Germany’s New Center
In foreign affairs and in other areas, the German election campaign is basically a fight about where Germany’s center now lies; it’s already certain that it will have a huge green component. Come September 26, while a Green victory is a distinct possibility, the more likely scenario is still a Laschet win with Baerbock and Co. ending up in a strong, but junior coalition role. But especially if the result is close, the Greens can be relied upon to make their mark—even if they don’t take over the German Foreign Office (traditionally occupied by the junior coalition partner), which after four years with the SPD’s Heiko Maas at the helm, has lost much of its former luster.

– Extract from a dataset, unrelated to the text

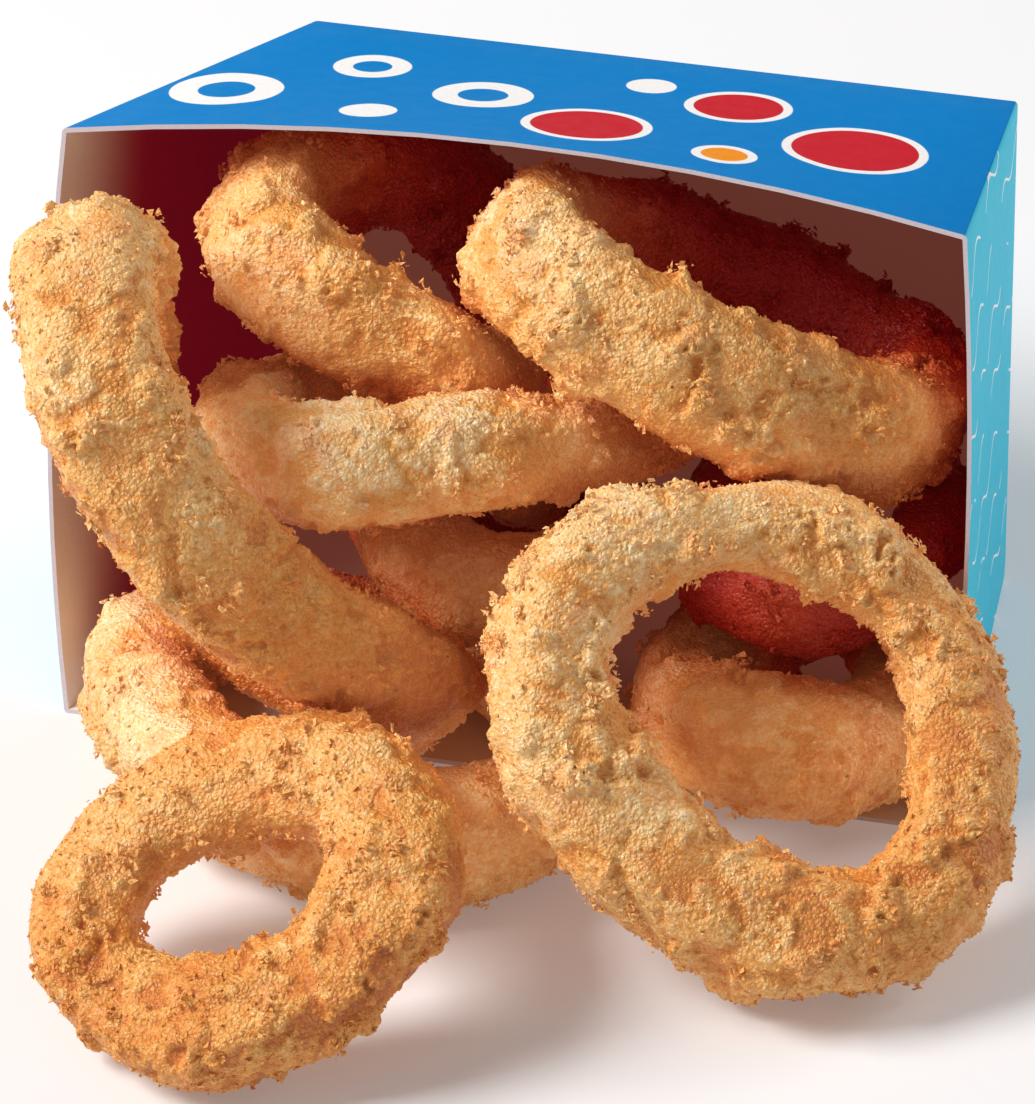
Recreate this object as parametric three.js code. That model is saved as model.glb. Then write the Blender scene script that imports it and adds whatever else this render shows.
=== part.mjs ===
// A side of breaded onion rings that spills from a folded paperboard carton.
//
// Millimetres, +Z up. The carton lies on its widest panel with its mouth towards -Y.
// X = 0 is the middle of the mouth, Y = 0 the front edge of the lower panel, and Z = 0
// the surface that everything rests on. The finished group is then moved forward, so that
// its origin is on the underside of that panel.

import * as THREE from "three";

// ---- Carton: driving dimensions ---------------------------------------------------------

const CARTON = {
  mouthWidth: 128,
  mouthHeight: 85,
  mouthLean: 21, // how far the top edge of the mouth stands behind its bottom edge
  baseWidth: 102.5,
  baseHeight: 71,
  baseLean: 15, // the same at the closed end
  baseShift: 6, // the closed end sits a little to the right
  depth: 59.5, // along the lower panel, from the mouth to the closed end
  board: 0.6,
  topBow: 5.5, // outward bow of each free panel at the mouth; the lower panel stays flat
  leftBow: 2.4,
  rightBow: 1.8,
};
const STEPS_PER_PANEL = 10;
const STEPS_DEEP = 7;
const ORIGIN_BEHIND_EDGE = 30; // along the lower panel, from its front edge

// ---- Rings: driving dimensions ----------------------------------------------------------
//
// centre   middle of the ring's loop
// facing   heading of the ring's axis, degrees: 0 is towards -Y, 90 towards +X
// rise     elevation of that axis, degrees: 90 when the ring lies flat
// turn     turn of the loop about its own axis, degrees
// half     half widths of the loop's centre line, along its own two directions
// band     thickness of the crusted section, from the hole outwards
// height   its size along the axis, as the onion was sliced
// saddle   warp out of the ring's plane: amount and phase in degrees
// pear     share by which the loop is three-sided instead of oval
// heavy    uneven thickness: share and direction in degrees

const RINGS = {
  ring_front_small: {
    centre: [-17.8, -56.2, 17.9],
    facing: -19,
    rise: 64,
    turn: -46,
    half: [18.5, 21.7],
    band: 17.3,
    height: 13.5,
    saddle: [-0.2, 50],
    pear: 0.02,
    heavy: [0.08, 60],
  },
  ring_front_large: {
    centre: [45.3, -20.9, 31.5],
    facing: 32,
    rise: 45,
    turn: 34,
    half: [25, 30.5],
    band: 16,
    height: 17.5,
    saddle: [-1, 15],
    pear: 0.045,
    heavy: [0.2, -165],
  },
  ring_left_tall: {
    centre: [-34.3, -10.7, 48.2],
    facing: 132,
    rise: 24,
    turn: -105,
    half: [40.5, 20],
    band: 14.2,
    height: 19.3,
    saddle: [6.4, 40],
    pear: 0,
    heavy: [0.14, -145],
  },
  ring_top_right: {
    centre: [26.6, 28.4, 59.6],
    facing: 131,
    rise: 57,
    turn: -106,
    half: [30.5, 20.5],
    band: 14,
    height: 20,
    saddle: [0.4, 40],
    pear: -0.01,
    heavy: [0.09, -15],
  },
  ring_top_left: {
    centre: [-16.1, 31.4, 52.8],
    facing: 106,
    rise: 37,
    turn: -81,
    half: [29, 22.3],
    band: 13,
    height: 17,
    saddle: [-6.2, 5],
    pear: 0.01,
    heavy: [0.2, 165],
  },
  ring_middle: {
    centre: [-7, 13.1, 49.8],
    facing: 194,
    rise: 70,
    turn: -154,
    half: [30.5, 19],
    band: 13.5,
    height: 16,
    saddle: [0, 0],
    pear: -0.01,
    heavy: [0.19, -160],
  },
  ring_floor_left: {
    centre: [-18.8, -6.4, 10.1],
    facing: 6,
    rise: 92,
    turn: -29,
    half: [34.2, 22],
    band: 15,
    height: 16.6,
    saddle: [-0.4, 70],
    pear: -0.04,
    heavy: [0.24, -75],
  },
  ring_centre_back: {
    centre: [-5, 26.2, 20.4],
    facing: -8,
    rise: 115,
    turn: 32,
    half: [15.5, 21.5],
    band: 13.5,
    height: 15.5,
    saddle: [2.8, 55],
    pear: 0,
    heavy: [0.14, 150],
  },
  ring_floor_right: {
    centre: [39.2, 13, 12.6],
    facing: 0,
    rise: 98,
    turn: -1,
    half: [15, 22],
    band: 15.5,
    height: 17,
    saddle: [-2.4, 10],
    pear: -0.03,
    heavy: [0.16, -85],
  },
  ring_back_right: {
    centre: [40.5, 31.1, 26.7],
    facing: 15,
    rise: 96,
    turn: -12,
    half: [14.5, 22],
    band: 12.5,
    height: 14.5,
    saddle: [0.2, 30],
    pear: 0,
    heavy: [0.2, -145],
  },
};

// ---- Crust ------------------------------------------------------------------------------

const RING_STEPS = 36;
const SECTION_STEPS = 14;
const SQUARENESS = 2.6; // superellipse exponent: 2 is an oval, more is a rounded box
const CRAG_RELIEF = 0.45; // how far the crust's crags stand in or out of the section
const WAVE_RELIEF = 0.3; // the same for its long undulations
const WAVES = [4, 5, 7]; // undulations around the loop
const FIRST_SEED = 101; // each ring has its own crags

const CRUST_COLOUR = 0xd99a4e;
const BOARD_COLOUR = 0x0a80c4;

const radians = THREE.MathUtils.degToRad;
const lerp = THREE.MathUtils.lerp;
const TURN = 2 * Math.PI;

function seededRandom(seed) {
  let state = seed;
  return () => {
    state = (state + 0x6d2b79f5) | 0;
    let mixed = Math.imul(state ^ (state >>> 15), 1 | state);
    mixed ^= mixed + Math.imul(mixed ^ (mixed >>> 7), 61 | mixed);
    return ((mixed ^ (mixed >>> 14)) >>> 0) / 4294967296;
  };
}

// A closed grid of points that wraps both ways, as faces that point outwards.
function torusGeometry(points, around, across) {
  const index = [];
  for (let i = 0; i < around; i++) {
    for (let j = 0; j < across; j++) {
      const nextRow = ((i + 1) % around) * across;
      const nextColumn = (j + 1) % across;
      const a = i * across + j;
      const b = nextRow + j;
      const c = nextRow + nextColumn;
      const d = i * across + nextColumn;
      if ((i + j) % 2) index.push(a, b, d, b, c, d);
      else index.push(a, b, c, a, c, d);
    }
  }
  return new THREE.BufferGeometry().setFromPoints(points).setIndex(index);
}

// Where the loop's centre line is at an angle, in the ring's own frame (axis along Z).
function loopPoint(ring, angle) {
  const [halfX, halfY] = ring.half;
  const [warp, warpPhase] = ring.saddle;
  const radius = 1 + ring.pear * Math.cos(3 * angle);
  return new THREE.Vector3(
    halfX * radius * Math.cos(angle),
    halfY * radius * Math.sin(angle),
    warp * Math.cos(2 * angle + radians(warpPhase)),
  );
}

// The section's outline: a point on a superellipse of unit half widths.
function sectionPoint(angle) {
  const soften = (value) => Math.sign(value) * Math.abs(value) ** (2 / SQUARENESS);
  return [soften(Math.cos(angle)), soften(Math.sin(angle))];
}

function ringGeometry(ring, seed) {
  const random = seededRandom(seed);
  const waves = WAVES.map((count) => ({ count, phase: TURN * random() }));
  const [share, direction] = ring.heavy;
  const points = [];
  for (let i = 0; i < RING_STEPS; i++) {
    const angle = (TURN * i) / RING_STEPS;
    const step = TURN / RING_STEPS;
    const middle = loopPoint(ring, angle);
    const along = loopPoint(ring, angle + step).sub(loopPoint(ring, angle - step));
    along.normalize();
    const outward = along.clone().cross(new THREE.Vector3(0, 0, 1)).normalize();
    const axial = outward.clone().cross(along);
    const thick = 1 + share * Math.cos(angle - radians(direction));
    const wave = waves.reduce((sum, w) => sum + Math.cos(w.count * angle + w.phase), 0);
    for (let j = 0; j < SECTION_STEPS; j++) {
      const [x, y] = sectionPoint((TURN * j) / SECTION_STEPS);
      const crag = CRAG_RELIEF * (2 * random() - 1);
      const relief = crag + (WAVE_RELIEF * wave) / waves.length;
      const radial = x * ((ring.band * thick) / 2 + relief);
      const height = y * ((ring.height * (1 + thick)) / 4 + relief);
      points.push(
        middle.clone().addScaledVector(outward, radial).addScaledVector(axial, height),
      );
    }
  }
  return torusGeometry(points, RING_STEPS, SECTION_STEPS);
}

function ringMesh(name, ring, seed) {
  const crust = new THREE.MeshStandardMaterial({
    color: CRUST_COLOUR,
    roughness: 0.75,
    metalness: 0,
  });
  const mesh = new THREE.Mesh(ringGeometry(ring, seed), crust);
  mesh.name = name;
  mesh.position.set(...ring.centre);
  mesh.rotateZ(radians(ring.facing));
  mesh.rotateX(radians(90 - ring.rise));
  mesh.rotateZ(radians(ring.turn));
  return mesh;
}

// ---- Carton -----------------------------------------------------------------------------

// One cross-section of the sleeve, `inset` inside its outer face, from t = 0 at the mouth
// to t = 1 at the closed end. The corners are sharp creases, and each free panel bows.
function cartonLoop(t, inset) {
  const c = CARTON;
  const half = lerp(c.mouthWidth, c.baseWidth, t) / 2;
  const height = lerp(c.mouthHeight, c.baseHeight, t);
  const lean = lerp(c.mouthLean, c.baseLean, t);
  const shift = c.baseShift * t;
  const fade = (1 - t) ** 1.5;
  const bows = [0, c.rightBow, c.topBow, c.leftBow];
  const corners = [
    [-half + inset, inset],
    [half - inset, inset],
    [half - inset, height - inset],
    [-half + inset, height - inset],
  ];
  const outward = [[0, -1], [1, 0], [0, 1], [-1, 0]];
  const points = [];
  for (let panel = 0; panel < corners.length; panel++) {
    const [fromX, fromZ] = corners[panel];
    const [toX, toZ] = corners[(panel + 1) % corners.length];
    for (let step = 0; step < STEPS_PER_PANEL; step++) {
      const s = step / STEPS_PER_PANEL;
      const bow = bows[panel] * fade * 4 * s * (1 - s);
      const x = lerp(fromX, toX, s) + outward[panel][0] * bow;
      const z = lerp(fromZ, toZ, s) + outward[panel][1] * bow;
      points.push(new THREE.Vector3(x + shift, c.depth * t + (lean * z) / height, z));
    }
  }
  return points;
}

// The folded board: an outer and an inner skin joined at the mouth's cut edge, each closed
// at the far end by a flat panel.
function cartonGeometry() {
  const around = 4 * STEPS_PER_PANEL;
  const innerEnd = 1 - CARTON.board / CARTON.depth;
  const loops = [];
  for (let row = STEPS_DEEP; row >= 0; row--) loops.push(cartonLoop(row / STEPS_DEEP, 0));
  for (let row = 0; row <= STEPS_DEEP; row++)
    loops.push(cartonLoop((innerEnd * row) / STEPS_DEEP, CARTON.board));
  const points = loops.flat();
  const index = [];
  for (let row = 0; row + 1 < loops.length; row++) {
    for (let i = 0; i < around; i++) {
      const a = row * around + i;
      const b = row * around + ((i + 1) % around);
      index.push(a, b, a + around, b, b + around, a + around);
    }
  }
  const closeEnd = (loop, start, facesOut) => {
    const hub = points.length;
    const middle = loop.reduce((sum, point) => sum.add(point), new THREE.Vector3());
    points.push(middle.divideScalar(around));
    for (let i = 0; i < around; i++) {
      const next = start + ((i + 1) % around);
      index.push(hub, ...(facesOut ? [next, start + i] : [start + i, next]));
    }
  };
  closeEnd(loops[0], 0, true);
  closeEnd(loops.at(-1), (loops.length - 1) * around, false);
  return new THREE.BufferGeometry().setFromPoints(points).setIndex(index);
}

function cartonMesh() {
  const board = new THREE.MeshStandardMaterial({
    color: BOARD_COLOUR,
    roughness: 0.45,
    metalness: 0,
  });
  const mesh = new THREE.Mesh(cartonGeometry(), board);
  mesh.name = "carton";
  return mesh;
}

const side = new THREE.Group();
side.add(cartonMesh());
Object.entries(RINGS).forEach(([name, ring], place) => {
  side.add(ringMesh(name, ring, FIRST_SEED + place));
});
side.position.y = -ORIGIN_BEHIND_EDGE;

export default side;
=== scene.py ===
# The looks of a side of breaded onion rings in a folded carton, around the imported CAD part.
#
# The frame is the CAD's own, in metres. Sizes in this file are in mm unless they say
# otherwise, and MM turns them into metres.

import math

import bmesh
import bpy
import numpy as np
from mathutils import Matrix, Vector
from mathutils.bvhtree import BVHTree


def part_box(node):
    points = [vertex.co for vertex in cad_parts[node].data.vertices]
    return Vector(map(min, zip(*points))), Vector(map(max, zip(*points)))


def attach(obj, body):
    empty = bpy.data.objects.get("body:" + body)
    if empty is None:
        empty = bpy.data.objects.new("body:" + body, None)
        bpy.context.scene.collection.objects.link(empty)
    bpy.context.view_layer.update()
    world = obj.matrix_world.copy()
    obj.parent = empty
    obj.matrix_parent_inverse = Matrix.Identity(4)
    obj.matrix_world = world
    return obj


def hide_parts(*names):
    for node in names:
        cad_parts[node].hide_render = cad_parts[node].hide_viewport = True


MM = 0.001
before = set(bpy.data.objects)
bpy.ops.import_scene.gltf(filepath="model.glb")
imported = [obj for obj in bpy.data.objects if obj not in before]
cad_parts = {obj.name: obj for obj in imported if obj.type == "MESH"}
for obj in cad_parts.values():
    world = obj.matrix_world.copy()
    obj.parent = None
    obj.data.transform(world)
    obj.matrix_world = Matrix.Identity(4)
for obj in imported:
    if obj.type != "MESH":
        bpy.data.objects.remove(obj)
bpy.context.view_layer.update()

# ---- What is built ----------------------------------------------------------------------

# The plane of the carton's mouth: its foot is this far in front of the origin.
MOUTH_BEHIND, MOUTH_LEAN, MOUTH_HEIGHT = 30.0, 21.0, 85.0

# name of the CAD ring: seed, grid of the crust, loose crumbs for each square cm, clumps of
# them on the whole ring, how browned it is (-1 pale to 1 dark), and by how many mm its
# painted shade is set deeper than it lies, as other rings cover it
RINGS = {
    "ring_front_small": (11, 0.54, 65, 120, 0.55, 0),
    "ring_front_large": (12, 0.58, 58, 170, -0.05, 0),
    "ring_left_tall": (13, 0.59, 50, 150, 0.35, 0),
    "ring_top_right": (14, 0.58, 58, 160, 0.1, 0),
    "ring_top_left": (15, 0.59, 52, 130, 0.35, 0),
    "ring_middle": (16, 0.58, 52, 120, -0.25, 0),
    "ring_floor_left": (17, 0.68, 45, 100, -0.2, 0),
    "ring_centre_back": (18, 0.8, 25, 40, 0.2, 3),
    "ring_floor_right": (19, 0.66, 40, 70, 0.1, 0),
    "ring_back_right": (20, 0.85, 25, 40, 0.2, 26),
}

CORE_SHRINK = 0.7  # how deep the crust's core lies in the CAD solid, under its crumbs
LUMPS = ((15.0, 1.2), (6.5, 0.7))  # size and height of the batter's uneven thickness

# Crumbs cling to the batter in ragged islands. The noise that places them has a broad part,
# which is BROAD_SIZE across, and these sizes and weights. COVER is added to it. The batter
# is bare below the first limit, and covered above the second.
BROAD_SIZE, BROAD_WEIGHT = 15.0, 0.5
ISLANDS = ((5.0, 0.9), (2.2, 0.8), (1.0, 0.5))
COVER = 0.55
CLING_LIMITS = (-0.1, 0.3)

FUSED_CRUMBS = ((1.8, 0.25), (1.0, 0.28))  # size and height of those in the crust
FUSED_WARP = 0.35  # how ragged they are, as a share of their size
FUSED_EDGE = 0.4  # share of a crumb's width over which its side rises
FUSED_LAYER = 0.3  # how far they all stand out
HEAP_SIZE, HEAP_HEIGHT = 4.4, 1.5  # where they pile up
HEAP_LIMITS = (0.26, 0.64)  # the noise where a pile starts, and where it is full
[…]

Instead, Baerbock, who studied international law, including a year at the London School of Economics, may opt to lead a “super” ministry combining climate and economic policy, with co-leader Robert Habeck taking over at the finance ministry. A Chancellor Laschet may try to extend a Merkelian foreign policy for a little longer, but if his rival Norbert Röttgen, the chair of the Bundestag’s foreign affairs committee, becomes foreign minister, this may be well-balanced.
If Baerbock’s rise continues, however, German foreign policy may become greener still.
Henning Hoff is Executive Editor of INTERNATIONALE POLITIK QUARTERLY.